THE EXERCISE:
Determine how many lines of the material hold the string "object" and reply with only that number.

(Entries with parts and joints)

○ ○ ○

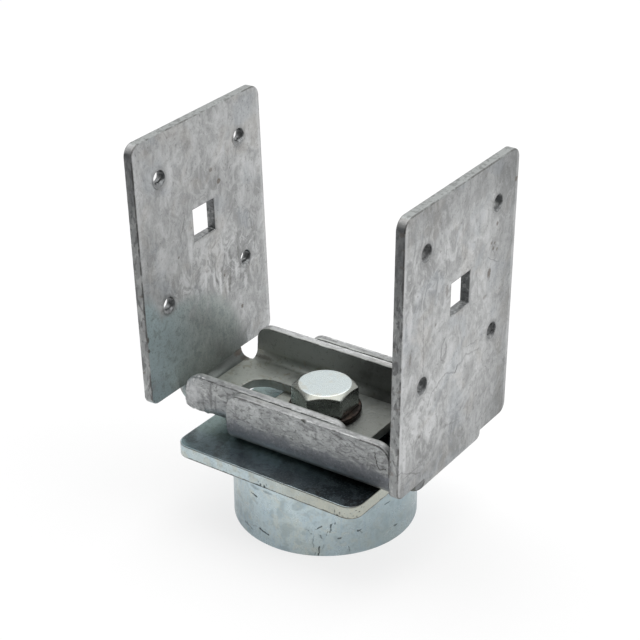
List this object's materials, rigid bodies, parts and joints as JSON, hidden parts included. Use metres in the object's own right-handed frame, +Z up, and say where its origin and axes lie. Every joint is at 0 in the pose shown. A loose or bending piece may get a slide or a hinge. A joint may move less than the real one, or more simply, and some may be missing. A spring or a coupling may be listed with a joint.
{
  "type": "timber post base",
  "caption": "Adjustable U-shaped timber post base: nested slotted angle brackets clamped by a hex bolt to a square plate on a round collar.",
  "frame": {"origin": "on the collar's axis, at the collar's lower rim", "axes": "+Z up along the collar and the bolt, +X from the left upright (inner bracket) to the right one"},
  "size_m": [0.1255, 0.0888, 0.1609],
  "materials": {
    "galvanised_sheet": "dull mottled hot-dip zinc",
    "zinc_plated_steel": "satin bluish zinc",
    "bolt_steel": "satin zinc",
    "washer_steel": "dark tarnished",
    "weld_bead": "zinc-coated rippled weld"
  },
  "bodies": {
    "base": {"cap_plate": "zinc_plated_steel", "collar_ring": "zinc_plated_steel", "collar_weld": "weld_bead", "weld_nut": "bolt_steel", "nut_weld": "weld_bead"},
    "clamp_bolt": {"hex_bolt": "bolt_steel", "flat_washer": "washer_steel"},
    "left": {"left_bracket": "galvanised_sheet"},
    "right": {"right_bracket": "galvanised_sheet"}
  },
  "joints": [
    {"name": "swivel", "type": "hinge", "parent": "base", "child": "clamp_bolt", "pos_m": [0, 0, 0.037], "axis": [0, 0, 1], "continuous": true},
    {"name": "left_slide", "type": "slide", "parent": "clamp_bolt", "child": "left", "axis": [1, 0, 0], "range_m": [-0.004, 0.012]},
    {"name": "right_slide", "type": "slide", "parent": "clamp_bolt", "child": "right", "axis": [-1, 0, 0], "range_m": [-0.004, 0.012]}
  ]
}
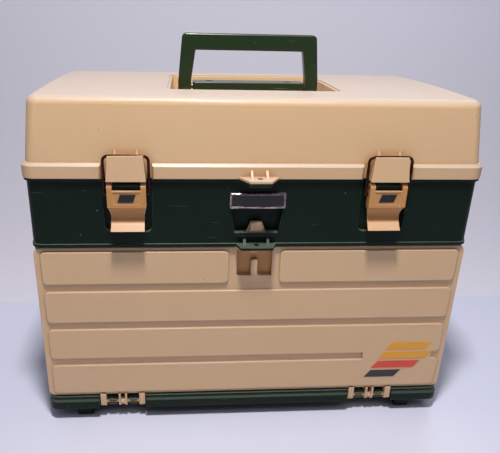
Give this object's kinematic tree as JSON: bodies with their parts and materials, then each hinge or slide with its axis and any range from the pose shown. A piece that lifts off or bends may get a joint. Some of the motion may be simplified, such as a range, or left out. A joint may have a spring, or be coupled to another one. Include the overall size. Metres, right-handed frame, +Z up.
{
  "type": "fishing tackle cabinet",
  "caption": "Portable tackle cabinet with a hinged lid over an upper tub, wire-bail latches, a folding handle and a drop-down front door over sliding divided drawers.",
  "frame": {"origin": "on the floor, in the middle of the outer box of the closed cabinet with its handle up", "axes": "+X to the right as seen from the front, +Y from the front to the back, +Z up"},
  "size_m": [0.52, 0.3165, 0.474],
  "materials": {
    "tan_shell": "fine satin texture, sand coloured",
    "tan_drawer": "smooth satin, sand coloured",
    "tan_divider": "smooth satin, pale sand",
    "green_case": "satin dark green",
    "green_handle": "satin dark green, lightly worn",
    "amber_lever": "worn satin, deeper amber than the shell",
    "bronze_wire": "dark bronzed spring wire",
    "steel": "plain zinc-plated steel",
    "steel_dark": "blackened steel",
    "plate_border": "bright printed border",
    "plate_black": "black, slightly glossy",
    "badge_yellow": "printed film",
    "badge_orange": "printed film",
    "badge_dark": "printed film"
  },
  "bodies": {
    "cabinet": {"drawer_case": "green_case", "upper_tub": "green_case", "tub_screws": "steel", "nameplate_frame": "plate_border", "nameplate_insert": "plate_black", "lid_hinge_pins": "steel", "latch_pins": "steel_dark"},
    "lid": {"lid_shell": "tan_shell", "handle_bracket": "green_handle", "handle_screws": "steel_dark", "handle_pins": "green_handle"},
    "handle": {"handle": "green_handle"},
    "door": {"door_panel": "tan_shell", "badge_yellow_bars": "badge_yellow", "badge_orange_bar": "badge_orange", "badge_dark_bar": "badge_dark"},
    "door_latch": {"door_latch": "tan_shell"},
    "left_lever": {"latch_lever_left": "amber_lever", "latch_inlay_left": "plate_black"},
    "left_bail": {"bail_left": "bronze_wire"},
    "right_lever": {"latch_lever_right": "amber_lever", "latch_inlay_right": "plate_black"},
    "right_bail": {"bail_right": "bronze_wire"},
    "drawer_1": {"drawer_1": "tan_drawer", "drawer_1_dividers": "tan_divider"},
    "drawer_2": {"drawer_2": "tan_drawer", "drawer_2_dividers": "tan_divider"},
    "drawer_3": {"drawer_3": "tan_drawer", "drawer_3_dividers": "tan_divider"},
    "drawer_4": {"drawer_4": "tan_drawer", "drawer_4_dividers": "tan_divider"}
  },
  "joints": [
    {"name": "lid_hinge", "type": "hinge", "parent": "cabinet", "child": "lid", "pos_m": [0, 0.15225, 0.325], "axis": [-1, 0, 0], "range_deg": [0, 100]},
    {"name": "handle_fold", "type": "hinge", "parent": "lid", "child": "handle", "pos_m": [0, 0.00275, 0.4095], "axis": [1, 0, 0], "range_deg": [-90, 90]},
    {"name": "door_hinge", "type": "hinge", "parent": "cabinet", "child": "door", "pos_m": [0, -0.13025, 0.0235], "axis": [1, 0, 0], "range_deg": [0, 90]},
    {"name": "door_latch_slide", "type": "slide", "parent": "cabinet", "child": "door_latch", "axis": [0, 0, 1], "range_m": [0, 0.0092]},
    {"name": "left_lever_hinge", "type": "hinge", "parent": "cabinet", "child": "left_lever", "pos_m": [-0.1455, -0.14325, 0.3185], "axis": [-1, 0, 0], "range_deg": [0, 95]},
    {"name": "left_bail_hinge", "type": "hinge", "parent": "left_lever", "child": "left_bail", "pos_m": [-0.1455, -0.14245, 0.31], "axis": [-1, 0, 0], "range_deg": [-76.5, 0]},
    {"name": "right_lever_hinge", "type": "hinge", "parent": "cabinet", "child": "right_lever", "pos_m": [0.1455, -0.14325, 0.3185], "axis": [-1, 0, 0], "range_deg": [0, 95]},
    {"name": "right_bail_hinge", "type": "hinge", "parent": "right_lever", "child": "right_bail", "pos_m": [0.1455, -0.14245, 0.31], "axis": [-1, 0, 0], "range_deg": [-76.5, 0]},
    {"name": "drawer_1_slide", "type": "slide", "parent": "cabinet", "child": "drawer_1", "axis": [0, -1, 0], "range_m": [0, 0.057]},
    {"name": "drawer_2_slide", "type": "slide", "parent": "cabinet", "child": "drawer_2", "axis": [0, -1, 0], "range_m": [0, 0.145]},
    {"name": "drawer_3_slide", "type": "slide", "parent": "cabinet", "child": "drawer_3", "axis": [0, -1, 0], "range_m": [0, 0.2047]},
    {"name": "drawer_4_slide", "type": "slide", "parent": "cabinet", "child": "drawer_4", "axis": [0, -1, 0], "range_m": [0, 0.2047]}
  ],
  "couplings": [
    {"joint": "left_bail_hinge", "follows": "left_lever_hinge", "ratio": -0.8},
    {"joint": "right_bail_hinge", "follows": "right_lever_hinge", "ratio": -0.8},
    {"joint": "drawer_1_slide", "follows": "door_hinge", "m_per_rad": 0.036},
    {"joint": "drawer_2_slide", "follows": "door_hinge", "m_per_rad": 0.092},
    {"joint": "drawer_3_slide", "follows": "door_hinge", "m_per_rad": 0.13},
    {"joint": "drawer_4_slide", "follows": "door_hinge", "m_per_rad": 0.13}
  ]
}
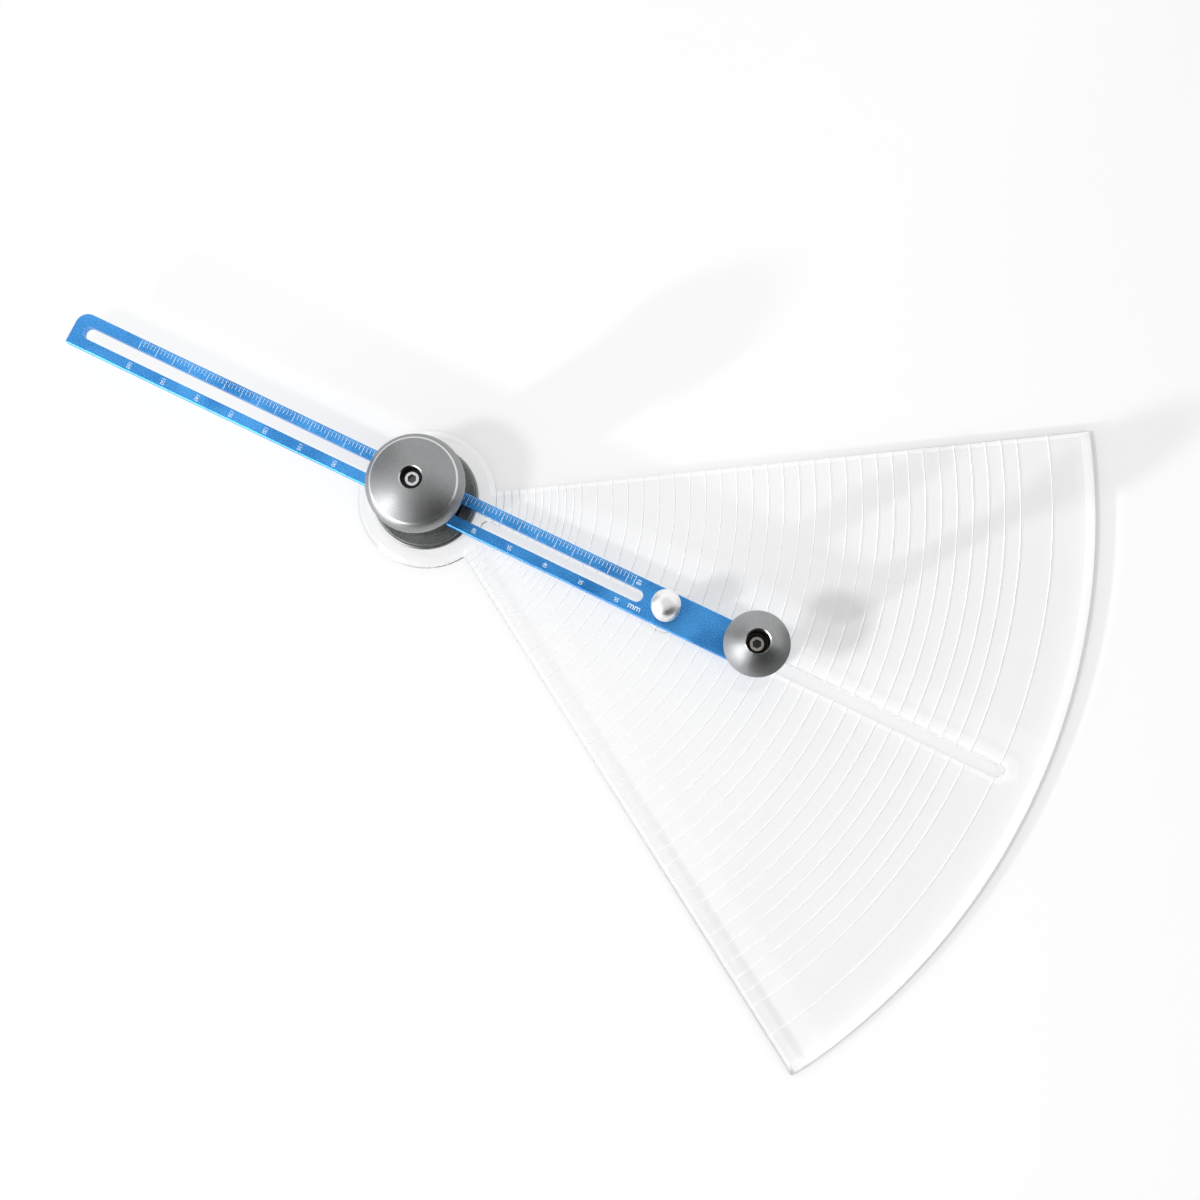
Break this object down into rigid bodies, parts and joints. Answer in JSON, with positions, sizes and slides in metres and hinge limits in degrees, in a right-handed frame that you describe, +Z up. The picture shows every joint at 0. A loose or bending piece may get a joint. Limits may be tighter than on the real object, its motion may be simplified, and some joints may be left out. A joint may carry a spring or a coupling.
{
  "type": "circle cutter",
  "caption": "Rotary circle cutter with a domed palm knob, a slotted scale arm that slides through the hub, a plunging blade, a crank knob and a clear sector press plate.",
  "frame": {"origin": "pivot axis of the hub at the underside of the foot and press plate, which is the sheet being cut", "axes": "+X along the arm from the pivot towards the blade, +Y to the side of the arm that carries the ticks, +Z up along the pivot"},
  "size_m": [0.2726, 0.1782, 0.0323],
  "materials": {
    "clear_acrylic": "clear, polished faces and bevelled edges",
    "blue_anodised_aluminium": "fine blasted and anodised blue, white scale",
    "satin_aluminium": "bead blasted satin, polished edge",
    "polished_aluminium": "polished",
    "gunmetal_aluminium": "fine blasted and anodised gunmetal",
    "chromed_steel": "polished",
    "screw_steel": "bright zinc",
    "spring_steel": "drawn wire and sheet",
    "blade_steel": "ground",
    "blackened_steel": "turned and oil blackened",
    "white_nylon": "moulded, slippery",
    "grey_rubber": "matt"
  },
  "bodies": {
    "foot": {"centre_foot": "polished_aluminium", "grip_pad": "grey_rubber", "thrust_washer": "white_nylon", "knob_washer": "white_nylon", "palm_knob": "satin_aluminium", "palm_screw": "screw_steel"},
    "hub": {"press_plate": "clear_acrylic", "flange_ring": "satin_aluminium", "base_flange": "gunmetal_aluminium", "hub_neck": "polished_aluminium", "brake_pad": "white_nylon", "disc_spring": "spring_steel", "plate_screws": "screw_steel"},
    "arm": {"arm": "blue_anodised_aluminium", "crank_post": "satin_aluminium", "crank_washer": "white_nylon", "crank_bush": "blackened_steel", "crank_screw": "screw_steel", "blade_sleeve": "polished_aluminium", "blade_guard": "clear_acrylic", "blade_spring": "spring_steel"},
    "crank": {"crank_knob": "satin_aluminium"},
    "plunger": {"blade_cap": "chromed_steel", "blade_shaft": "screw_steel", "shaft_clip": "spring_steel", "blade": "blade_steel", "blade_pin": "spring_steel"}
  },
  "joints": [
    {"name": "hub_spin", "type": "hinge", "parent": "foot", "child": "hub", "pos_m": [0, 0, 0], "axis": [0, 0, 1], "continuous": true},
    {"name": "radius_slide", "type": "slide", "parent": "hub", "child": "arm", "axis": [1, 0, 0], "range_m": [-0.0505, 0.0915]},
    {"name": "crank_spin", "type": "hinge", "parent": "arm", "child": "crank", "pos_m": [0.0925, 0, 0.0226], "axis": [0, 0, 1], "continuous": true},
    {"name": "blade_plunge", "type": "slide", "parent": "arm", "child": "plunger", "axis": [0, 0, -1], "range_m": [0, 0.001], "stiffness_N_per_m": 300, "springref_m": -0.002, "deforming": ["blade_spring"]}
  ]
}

○ ○ ○

RESPONSE FOR THIS EXERCISE:
3